The efforts by these outside groups are not illegal, but they should raise questions about who’s shaping these movements and whether students and parents fully understand that influence. Are parents even included in the decision to use class time for these activities?

For many parents, that’s the heart of the issue — especially when school environments become channels for adult political goals. Parents have a fundamental right to decide what ideas and values their children are exposed to during their formative years. When school time is spent marching through intersections with signs bearing pre-determined messaging or chanting slogans instead of learning history, math, science, or literacy, the role of moms and dads quickly erodes, and their input becomes irrelevant. In a time when many parents are already concerned about academic performance and the future prospects of young Americans, tying up instructional hours with organized political activism — whether around immigration enforcement or any other hot-button issue — is seen by many as a distraction from core educational goals, and an infringement on conversations that should be led by parents in the home.

There is also a legitimate concern about safety. While most reports describe demonstrations without incident, any time crowds of teenagers leave supervised classrooms and gather in traffic and city streets, the risk increases.

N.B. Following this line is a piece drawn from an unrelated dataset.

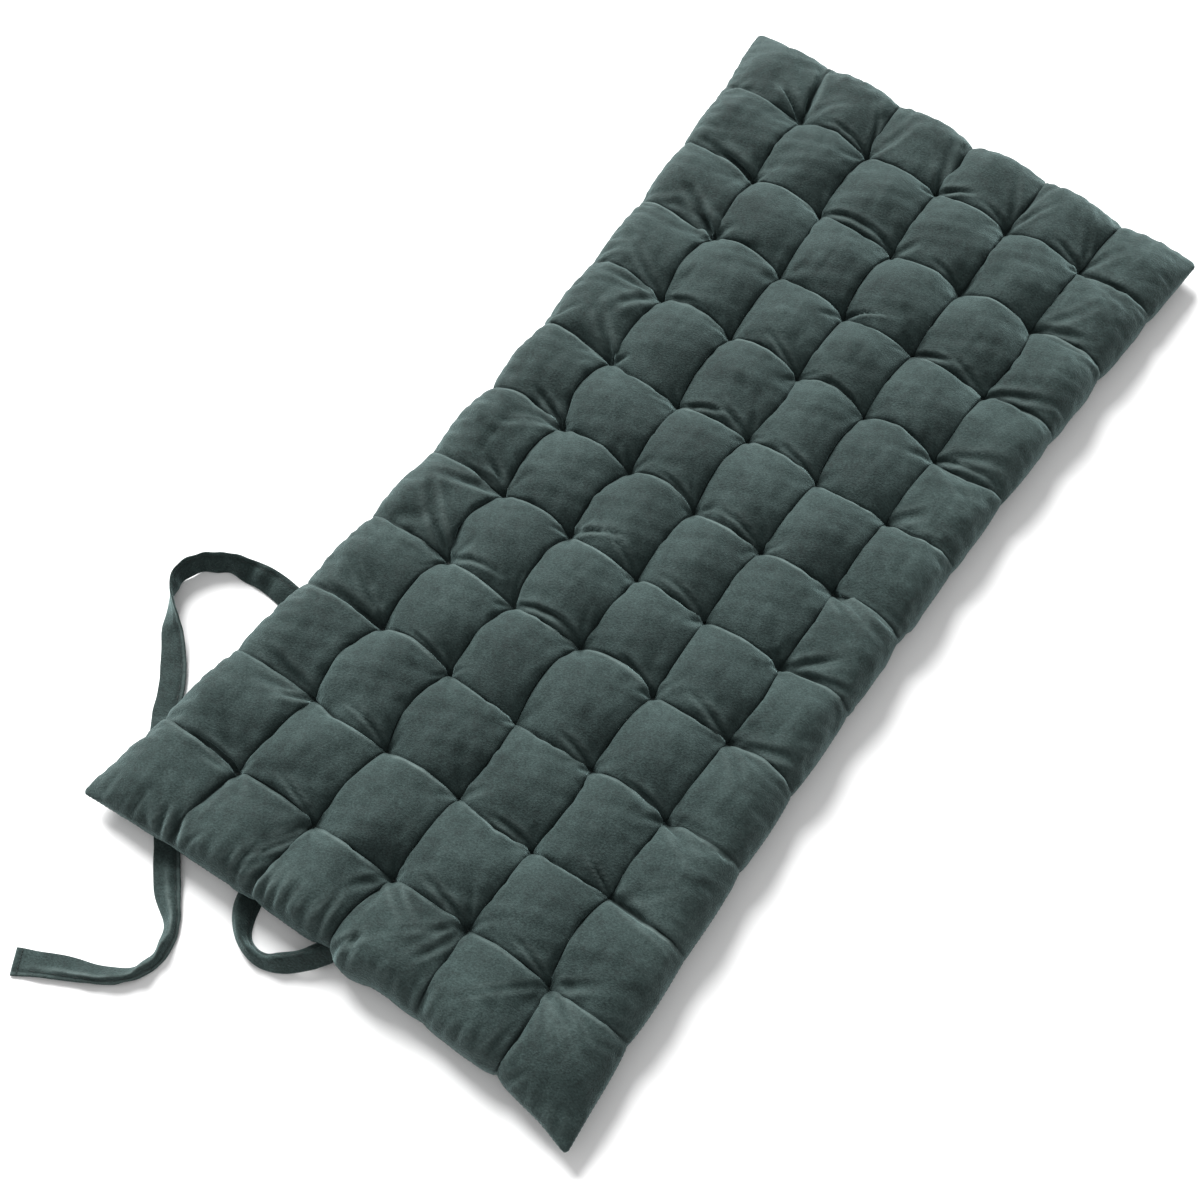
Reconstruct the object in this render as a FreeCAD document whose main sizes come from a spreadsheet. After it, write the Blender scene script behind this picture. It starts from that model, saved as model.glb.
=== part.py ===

Public schools exist to educate, not to serve as training grounds for one political perspective or another. Teachers are supposed to teach English, science, math, and how to think, not what to think, acting as self-appointed political leaders.

For America to thrive, we need kids who are well-educated, curious, well-rounded, and ready for adulthood — not students whose primary after-school activity is gearing up for the next opportunity to line the streets and scream the slogan of the day at passing vehicles. If we genuinely want young people to be informed and engaged citizens, that work should start with a solid education, not spending school hours making liberal educators feel validated.